Aus Theorie kann später Praxis werden

Nicht alles an Russ' Forschung ist anwendbar, aber „man betreibt ja nicht nur Mathematik für die Anwendbarkeit“, sagt sie. Gewisse Fragestellungen seien einfach in der Theorie interessant. Zudem können theoretische Lösungen oftmals viele Jahre später praktisch umgesetzt werden, so geschehen bei Verschlüsselungstechniken.

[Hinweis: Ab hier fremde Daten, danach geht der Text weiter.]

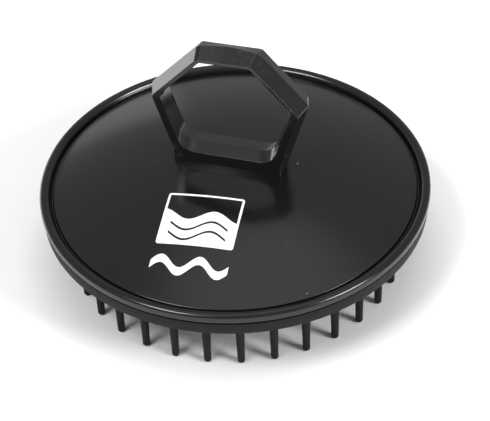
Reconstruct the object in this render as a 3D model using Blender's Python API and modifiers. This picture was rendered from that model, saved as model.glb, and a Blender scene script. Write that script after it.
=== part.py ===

Russ ist nun nicht mehr in der Forschung. Sie arbeitet bei Argo Forst- und Energietechnik in St. Paul im Lavanttal. Die Firma erzeugt Biomasseanlagen. Um Prozesse bei der Verbrennung besser verstehen zu können, benötigt es Modelle, die Russ untersucht. Die Theoretikerin ist in der Praxis angekommen. Zwar fühlt sich Russ in der akademischen Welt wohl, jedoch entschied sie sich bewusst für ein Leben auf dem Land. In Lavamünd genießt sie die Natur und nutzt die Berge vor der Haustür für ihre Hobbys. „In der Stadt muss ich mir für jedes Wochenende Freizeitaktivitäten überlegen. Hier fahre ich einfach Ski, gehe wandern oder mountainbiken“, sagt sie.

ZUR PERSON

Evamaria Russ, geboren 1986, absolvierte das Studium der Technischen Mathematik an der Uni Klagenfurt, an der sie auch promovierte. Sie arbeitete am Institut für Mathematik und verbrachte Forschungsaufenthalte an der Technischen Universitäten Dresden und am Imperial College London. Derzeit arbeitet Evamaria Russ im Unternehmen Agro Forst- und Energietechnik in St. Paul im Lavanttal. Sie lebt in Lavamünd.